» **DATA SECTION**:

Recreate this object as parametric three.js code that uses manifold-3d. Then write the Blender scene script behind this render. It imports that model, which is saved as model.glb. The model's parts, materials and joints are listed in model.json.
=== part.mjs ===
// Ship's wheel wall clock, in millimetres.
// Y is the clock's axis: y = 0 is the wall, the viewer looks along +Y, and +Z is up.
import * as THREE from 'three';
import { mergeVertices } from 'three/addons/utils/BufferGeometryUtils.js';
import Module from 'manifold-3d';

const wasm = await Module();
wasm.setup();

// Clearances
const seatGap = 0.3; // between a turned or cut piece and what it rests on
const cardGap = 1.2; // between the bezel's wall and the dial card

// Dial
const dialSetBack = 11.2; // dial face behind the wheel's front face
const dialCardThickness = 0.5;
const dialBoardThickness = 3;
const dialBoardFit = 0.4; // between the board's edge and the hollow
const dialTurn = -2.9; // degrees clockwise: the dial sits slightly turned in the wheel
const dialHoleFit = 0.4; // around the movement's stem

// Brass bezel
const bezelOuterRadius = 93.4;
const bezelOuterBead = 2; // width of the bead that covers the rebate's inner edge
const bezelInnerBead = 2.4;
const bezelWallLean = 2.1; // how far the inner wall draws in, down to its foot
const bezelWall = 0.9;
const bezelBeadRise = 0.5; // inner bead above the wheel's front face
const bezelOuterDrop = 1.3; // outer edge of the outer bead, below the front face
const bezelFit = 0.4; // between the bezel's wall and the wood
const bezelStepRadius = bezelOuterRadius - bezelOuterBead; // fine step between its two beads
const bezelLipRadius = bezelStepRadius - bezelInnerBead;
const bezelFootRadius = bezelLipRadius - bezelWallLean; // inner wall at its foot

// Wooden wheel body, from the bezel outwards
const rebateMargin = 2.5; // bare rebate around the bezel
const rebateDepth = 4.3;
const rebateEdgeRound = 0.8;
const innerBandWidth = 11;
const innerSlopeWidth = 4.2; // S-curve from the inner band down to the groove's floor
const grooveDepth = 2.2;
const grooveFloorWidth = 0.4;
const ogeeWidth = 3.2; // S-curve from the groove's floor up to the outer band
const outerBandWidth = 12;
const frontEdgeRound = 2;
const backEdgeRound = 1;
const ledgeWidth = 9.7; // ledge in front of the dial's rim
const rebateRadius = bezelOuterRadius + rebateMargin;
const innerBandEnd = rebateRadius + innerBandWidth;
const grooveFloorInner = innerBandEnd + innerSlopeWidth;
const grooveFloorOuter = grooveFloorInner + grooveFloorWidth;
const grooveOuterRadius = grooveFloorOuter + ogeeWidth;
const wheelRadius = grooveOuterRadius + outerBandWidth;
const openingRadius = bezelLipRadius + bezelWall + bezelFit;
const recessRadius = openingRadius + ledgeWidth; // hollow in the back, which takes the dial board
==
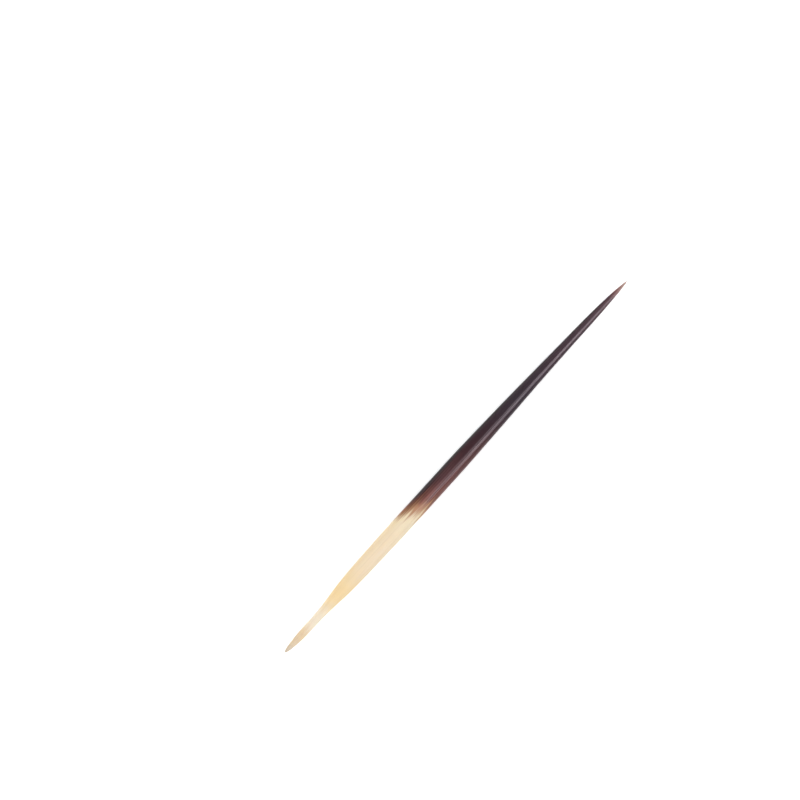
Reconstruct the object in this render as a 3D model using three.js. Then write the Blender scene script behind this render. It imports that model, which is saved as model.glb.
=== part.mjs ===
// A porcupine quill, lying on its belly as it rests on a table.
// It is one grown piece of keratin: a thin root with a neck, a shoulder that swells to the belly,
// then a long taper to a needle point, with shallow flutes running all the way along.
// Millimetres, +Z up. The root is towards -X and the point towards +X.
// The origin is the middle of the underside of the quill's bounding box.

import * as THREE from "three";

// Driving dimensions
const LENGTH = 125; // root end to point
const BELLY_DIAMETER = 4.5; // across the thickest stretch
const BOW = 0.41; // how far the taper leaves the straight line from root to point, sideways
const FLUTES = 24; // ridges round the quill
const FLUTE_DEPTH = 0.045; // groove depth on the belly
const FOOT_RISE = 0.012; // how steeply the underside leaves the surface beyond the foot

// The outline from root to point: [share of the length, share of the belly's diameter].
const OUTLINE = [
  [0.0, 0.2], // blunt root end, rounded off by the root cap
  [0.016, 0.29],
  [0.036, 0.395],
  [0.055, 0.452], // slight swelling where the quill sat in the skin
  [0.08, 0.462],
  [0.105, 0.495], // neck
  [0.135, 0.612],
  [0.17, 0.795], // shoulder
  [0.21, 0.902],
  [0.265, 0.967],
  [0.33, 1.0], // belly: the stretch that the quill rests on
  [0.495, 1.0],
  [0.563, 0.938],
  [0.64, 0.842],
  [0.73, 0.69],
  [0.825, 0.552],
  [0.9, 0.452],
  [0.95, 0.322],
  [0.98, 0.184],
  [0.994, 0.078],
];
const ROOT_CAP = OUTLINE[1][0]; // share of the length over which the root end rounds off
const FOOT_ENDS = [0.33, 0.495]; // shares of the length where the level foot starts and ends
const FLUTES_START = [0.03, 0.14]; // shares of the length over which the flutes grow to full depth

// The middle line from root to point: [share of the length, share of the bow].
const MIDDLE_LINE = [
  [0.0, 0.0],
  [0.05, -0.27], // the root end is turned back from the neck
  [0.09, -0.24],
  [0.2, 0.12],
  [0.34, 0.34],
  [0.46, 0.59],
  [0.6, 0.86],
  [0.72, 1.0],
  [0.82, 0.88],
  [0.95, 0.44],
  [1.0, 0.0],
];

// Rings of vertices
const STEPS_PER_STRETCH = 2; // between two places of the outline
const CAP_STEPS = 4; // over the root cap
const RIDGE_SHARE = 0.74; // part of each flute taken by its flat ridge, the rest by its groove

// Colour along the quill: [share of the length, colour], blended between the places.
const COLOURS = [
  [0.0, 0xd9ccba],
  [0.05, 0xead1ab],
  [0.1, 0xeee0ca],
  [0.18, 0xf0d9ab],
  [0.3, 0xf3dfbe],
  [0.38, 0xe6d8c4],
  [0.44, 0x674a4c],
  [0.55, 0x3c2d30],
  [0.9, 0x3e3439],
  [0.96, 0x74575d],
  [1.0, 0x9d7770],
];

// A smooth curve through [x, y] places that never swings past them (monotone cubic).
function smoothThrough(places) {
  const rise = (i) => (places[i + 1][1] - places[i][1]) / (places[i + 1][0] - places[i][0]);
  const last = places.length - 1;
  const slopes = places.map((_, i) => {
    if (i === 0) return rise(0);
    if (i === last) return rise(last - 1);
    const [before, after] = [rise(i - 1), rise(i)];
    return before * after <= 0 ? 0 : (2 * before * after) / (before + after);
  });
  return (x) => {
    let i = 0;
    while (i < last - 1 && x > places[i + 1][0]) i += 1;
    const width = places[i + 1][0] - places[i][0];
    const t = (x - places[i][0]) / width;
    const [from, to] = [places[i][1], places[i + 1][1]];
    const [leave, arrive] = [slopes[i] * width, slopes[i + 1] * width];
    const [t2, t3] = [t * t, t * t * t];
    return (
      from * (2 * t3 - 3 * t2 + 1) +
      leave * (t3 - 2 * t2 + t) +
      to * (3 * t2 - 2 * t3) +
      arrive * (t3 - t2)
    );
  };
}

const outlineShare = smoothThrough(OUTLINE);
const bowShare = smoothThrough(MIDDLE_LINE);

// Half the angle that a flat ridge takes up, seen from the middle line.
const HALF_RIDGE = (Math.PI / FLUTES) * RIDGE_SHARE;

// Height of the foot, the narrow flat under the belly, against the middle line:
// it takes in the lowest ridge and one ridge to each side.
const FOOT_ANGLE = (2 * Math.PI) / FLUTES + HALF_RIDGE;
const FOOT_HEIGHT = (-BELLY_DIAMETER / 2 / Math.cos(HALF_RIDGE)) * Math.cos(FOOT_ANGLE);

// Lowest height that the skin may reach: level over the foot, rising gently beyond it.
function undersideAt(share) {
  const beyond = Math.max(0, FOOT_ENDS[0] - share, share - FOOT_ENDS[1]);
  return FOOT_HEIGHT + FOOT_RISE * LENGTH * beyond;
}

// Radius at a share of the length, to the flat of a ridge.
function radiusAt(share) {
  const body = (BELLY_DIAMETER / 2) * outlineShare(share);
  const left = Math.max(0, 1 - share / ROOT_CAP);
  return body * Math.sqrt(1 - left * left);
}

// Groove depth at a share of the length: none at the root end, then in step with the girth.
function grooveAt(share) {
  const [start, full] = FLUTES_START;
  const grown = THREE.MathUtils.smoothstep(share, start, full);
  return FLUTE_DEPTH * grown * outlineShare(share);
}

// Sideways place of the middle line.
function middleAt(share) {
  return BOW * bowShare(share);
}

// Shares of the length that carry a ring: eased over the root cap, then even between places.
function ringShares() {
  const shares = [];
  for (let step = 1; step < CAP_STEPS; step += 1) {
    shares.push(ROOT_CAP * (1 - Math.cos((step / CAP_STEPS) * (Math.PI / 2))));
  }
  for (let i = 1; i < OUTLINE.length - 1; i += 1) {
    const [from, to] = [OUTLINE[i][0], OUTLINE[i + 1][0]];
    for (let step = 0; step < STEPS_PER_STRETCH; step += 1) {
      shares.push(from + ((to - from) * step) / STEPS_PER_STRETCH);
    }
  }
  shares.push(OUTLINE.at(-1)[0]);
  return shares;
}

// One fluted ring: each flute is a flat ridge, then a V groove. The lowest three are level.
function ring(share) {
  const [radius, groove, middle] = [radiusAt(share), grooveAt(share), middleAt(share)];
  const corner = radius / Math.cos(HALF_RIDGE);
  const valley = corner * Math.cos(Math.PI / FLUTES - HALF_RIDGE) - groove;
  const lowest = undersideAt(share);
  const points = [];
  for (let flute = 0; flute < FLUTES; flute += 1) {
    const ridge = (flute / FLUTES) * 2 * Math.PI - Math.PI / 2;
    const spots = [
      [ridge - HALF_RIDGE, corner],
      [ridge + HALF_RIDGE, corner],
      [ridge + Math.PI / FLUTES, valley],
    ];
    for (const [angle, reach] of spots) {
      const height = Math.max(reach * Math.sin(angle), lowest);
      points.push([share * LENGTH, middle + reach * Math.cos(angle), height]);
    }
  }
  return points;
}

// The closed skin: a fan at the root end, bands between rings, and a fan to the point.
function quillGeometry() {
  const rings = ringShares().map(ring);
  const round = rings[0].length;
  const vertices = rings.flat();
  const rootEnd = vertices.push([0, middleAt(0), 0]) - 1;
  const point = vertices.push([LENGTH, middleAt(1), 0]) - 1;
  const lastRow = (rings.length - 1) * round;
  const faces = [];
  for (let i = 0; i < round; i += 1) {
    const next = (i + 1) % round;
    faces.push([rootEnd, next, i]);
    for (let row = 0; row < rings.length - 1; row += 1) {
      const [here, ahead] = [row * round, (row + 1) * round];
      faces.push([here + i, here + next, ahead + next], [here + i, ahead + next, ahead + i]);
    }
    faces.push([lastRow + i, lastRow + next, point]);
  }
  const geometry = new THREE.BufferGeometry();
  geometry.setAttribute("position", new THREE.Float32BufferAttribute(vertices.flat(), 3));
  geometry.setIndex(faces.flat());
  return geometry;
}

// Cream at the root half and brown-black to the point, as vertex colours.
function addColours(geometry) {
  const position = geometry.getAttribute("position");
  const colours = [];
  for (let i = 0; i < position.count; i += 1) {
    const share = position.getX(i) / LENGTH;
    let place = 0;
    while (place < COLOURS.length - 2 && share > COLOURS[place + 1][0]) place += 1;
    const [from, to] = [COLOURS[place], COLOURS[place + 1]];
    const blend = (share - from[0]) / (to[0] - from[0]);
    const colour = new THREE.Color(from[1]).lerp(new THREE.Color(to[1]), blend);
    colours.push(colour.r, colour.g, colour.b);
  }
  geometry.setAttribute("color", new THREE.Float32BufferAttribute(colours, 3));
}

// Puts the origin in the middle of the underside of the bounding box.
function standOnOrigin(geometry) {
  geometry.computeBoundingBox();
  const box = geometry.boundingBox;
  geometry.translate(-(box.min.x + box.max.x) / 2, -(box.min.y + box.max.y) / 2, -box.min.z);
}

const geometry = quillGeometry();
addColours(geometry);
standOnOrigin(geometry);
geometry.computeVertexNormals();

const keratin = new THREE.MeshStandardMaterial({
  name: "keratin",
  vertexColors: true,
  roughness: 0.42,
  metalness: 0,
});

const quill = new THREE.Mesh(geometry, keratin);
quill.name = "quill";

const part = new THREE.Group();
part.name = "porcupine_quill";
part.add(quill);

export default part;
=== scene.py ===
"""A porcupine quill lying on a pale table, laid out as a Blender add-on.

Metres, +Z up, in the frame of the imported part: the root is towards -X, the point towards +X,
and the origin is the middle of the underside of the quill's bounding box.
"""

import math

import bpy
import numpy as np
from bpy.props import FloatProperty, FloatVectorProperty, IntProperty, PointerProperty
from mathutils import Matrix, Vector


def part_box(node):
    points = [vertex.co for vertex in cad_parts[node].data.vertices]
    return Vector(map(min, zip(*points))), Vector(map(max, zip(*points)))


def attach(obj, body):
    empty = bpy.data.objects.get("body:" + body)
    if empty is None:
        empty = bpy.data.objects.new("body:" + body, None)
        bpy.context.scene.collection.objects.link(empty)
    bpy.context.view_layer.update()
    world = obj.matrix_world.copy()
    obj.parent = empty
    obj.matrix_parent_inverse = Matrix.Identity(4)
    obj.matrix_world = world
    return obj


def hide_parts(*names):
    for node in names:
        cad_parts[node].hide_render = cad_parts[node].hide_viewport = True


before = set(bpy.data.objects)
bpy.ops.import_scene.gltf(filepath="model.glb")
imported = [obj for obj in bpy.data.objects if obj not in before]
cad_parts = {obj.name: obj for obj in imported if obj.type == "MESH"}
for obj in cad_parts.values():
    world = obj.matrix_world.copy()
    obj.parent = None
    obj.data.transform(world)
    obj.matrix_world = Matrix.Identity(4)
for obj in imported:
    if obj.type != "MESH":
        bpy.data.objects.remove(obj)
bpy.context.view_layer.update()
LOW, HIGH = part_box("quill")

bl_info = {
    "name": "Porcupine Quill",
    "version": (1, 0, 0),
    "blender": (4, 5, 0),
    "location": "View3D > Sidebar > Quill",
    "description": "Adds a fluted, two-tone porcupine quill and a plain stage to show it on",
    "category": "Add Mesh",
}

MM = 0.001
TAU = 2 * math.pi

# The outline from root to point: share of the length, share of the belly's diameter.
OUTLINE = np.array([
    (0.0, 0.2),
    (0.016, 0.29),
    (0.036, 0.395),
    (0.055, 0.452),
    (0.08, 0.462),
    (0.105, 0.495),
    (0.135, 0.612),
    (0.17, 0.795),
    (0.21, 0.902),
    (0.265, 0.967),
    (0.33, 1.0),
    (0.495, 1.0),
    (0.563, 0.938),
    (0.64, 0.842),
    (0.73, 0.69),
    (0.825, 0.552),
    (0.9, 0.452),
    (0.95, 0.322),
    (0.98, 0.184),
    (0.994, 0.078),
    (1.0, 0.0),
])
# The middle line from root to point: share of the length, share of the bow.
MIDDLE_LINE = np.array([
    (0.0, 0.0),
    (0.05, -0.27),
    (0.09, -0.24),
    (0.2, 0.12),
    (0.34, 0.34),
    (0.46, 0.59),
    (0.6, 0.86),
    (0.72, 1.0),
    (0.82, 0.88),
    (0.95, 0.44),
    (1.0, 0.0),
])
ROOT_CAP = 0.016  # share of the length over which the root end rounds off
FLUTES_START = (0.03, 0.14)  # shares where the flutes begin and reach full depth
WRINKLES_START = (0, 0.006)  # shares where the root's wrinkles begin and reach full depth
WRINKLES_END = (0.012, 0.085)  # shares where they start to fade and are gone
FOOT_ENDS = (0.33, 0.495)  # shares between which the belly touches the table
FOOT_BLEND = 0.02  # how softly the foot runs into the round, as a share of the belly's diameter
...
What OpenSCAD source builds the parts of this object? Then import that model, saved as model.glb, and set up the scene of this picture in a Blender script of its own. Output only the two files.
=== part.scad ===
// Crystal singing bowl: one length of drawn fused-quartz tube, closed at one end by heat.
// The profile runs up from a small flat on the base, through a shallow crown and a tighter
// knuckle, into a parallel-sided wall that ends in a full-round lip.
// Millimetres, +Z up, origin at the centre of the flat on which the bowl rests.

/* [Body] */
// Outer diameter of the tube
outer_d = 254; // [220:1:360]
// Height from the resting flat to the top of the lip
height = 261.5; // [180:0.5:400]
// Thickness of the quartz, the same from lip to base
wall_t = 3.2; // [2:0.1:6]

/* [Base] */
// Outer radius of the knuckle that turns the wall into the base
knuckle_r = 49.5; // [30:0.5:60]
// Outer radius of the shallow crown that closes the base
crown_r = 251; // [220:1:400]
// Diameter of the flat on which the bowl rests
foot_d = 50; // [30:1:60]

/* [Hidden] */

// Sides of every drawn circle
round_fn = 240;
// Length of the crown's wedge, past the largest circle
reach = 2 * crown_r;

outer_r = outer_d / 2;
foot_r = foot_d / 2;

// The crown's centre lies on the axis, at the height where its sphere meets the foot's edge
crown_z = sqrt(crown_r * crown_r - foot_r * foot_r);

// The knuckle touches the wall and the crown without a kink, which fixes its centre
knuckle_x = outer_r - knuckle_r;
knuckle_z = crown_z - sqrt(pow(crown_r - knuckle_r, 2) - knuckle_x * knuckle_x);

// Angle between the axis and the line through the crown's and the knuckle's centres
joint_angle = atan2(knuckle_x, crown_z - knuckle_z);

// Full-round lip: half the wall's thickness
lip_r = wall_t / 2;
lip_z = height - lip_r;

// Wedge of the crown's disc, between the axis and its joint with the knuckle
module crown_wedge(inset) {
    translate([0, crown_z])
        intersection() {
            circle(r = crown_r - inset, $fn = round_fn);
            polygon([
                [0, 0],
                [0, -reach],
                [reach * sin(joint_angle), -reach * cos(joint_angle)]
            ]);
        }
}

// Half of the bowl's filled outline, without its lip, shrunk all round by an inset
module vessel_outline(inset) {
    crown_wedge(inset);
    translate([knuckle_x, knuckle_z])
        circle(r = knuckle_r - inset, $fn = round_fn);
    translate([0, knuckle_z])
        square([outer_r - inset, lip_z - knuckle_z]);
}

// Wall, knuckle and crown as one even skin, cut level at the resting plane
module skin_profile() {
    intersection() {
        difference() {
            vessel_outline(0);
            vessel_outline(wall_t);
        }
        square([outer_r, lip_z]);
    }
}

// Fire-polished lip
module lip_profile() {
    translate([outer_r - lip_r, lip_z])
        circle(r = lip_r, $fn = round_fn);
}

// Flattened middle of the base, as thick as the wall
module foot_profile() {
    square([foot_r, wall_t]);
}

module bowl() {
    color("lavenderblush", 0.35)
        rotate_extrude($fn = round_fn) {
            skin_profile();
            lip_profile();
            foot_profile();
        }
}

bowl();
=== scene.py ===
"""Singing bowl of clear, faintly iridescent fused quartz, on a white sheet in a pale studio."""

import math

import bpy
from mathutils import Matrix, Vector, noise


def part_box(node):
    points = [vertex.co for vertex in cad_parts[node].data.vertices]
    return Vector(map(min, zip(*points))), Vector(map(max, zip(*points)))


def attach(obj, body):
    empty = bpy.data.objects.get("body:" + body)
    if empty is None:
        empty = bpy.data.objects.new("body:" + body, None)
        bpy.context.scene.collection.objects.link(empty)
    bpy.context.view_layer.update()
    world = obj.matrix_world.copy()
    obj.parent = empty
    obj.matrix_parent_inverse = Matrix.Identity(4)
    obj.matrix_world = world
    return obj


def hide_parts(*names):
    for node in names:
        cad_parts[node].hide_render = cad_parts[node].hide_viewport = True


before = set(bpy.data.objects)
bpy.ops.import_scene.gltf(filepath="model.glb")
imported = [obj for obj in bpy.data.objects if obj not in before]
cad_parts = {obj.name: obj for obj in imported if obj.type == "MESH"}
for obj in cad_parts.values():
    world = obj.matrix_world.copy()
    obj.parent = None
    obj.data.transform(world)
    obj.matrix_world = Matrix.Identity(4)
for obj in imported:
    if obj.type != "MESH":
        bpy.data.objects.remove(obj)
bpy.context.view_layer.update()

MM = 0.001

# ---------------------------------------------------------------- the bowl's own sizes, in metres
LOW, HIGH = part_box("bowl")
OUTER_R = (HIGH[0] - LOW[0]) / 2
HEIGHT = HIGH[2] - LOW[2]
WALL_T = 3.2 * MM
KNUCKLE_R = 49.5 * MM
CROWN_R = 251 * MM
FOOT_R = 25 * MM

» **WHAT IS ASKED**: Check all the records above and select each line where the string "imports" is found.

» **REPLY**:
Recreate this object as parametric three.js code that uses manifold-3d. Then write the Blender scene script behind this render. It imports that model, which is saved as model.glb. The model's parts, materials and joints are listed in model.json.
Reconstruct the object in this render as a 3D model using three.js. Then write the Blender scene script behind this render. It imports that model, which is saved as model.glb.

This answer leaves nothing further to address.